* [PROBLEM DETAILS]
Give back only the lines in the records below from the one with "The Blender code" to the one with "level = nodes.spread(nodes.upward(normal), 0, 1, LEVEL_UPWARD)", both inclusive, word for word.

* [DATA ROWS]
■ ■ ■

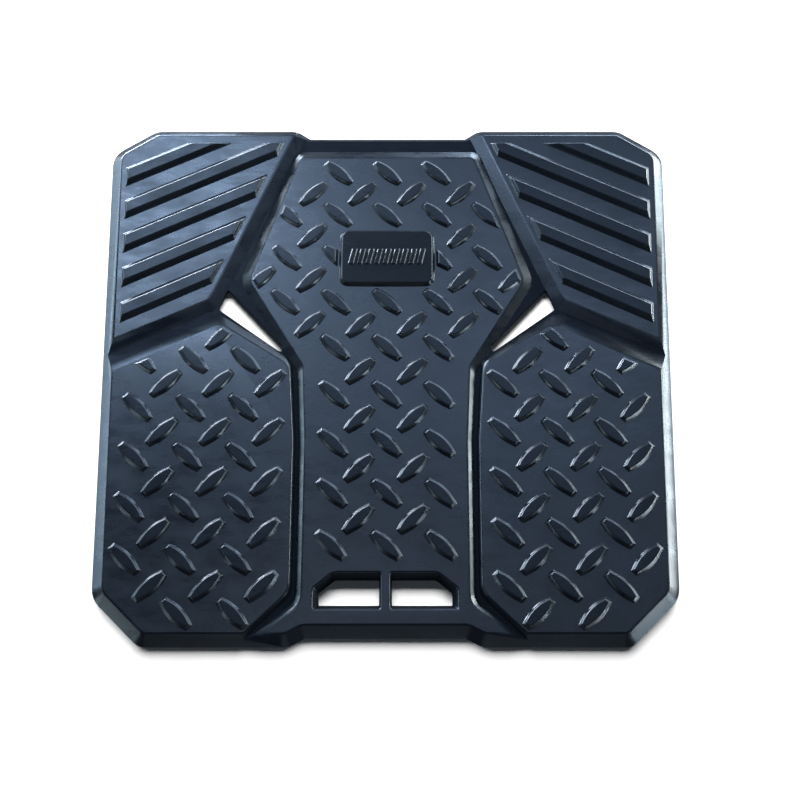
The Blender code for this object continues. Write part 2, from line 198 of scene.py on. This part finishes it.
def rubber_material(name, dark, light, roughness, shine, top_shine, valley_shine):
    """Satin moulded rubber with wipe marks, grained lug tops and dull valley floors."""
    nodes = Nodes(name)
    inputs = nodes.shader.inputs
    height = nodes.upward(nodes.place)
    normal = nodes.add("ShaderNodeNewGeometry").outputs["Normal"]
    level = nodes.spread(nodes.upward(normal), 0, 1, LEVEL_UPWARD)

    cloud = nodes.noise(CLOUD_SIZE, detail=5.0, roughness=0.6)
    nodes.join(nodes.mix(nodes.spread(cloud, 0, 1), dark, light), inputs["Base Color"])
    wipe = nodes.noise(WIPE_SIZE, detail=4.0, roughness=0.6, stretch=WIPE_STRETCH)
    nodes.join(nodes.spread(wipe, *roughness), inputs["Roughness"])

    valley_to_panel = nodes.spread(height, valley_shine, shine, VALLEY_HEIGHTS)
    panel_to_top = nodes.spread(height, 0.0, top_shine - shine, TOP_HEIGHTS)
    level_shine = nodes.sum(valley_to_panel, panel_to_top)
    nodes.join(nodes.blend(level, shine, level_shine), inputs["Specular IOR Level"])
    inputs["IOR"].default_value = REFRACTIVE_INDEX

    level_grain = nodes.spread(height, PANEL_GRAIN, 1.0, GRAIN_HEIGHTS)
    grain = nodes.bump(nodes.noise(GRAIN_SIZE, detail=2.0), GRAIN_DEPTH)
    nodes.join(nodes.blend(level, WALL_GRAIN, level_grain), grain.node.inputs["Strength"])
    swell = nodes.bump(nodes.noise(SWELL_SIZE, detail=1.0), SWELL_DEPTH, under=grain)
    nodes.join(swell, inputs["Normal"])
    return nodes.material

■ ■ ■

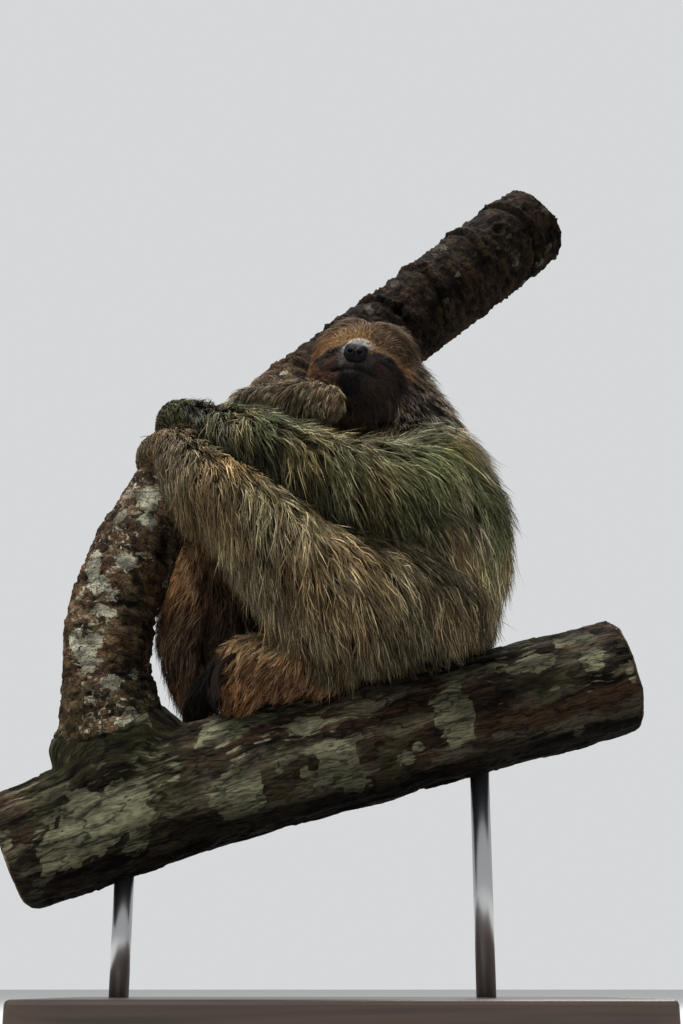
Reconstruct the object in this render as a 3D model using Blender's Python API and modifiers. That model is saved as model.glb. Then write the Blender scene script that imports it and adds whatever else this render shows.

■ ■ ■

* [FINAL RESULT]
The Blender code for this object continues. Write part 2, from line 198 of scene.py on. This part finishes it.
def rubber_material(name, dark, light, roughness, shine, top_shine, valley_shine):
    """Satin moulded rubber with wipe marks, grained lug tops and dull valley floors."""
    nodes = Nodes(name)
    inputs = nodes.shader.inputs
    height = nodes.upward(nodes.place)
    normal = nodes.add("ShaderNodeNewGeometry").outputs["Normal"]
    level = nodes.spread(nodes.upward(normal), 0, 1, LEVEL_UPWARD)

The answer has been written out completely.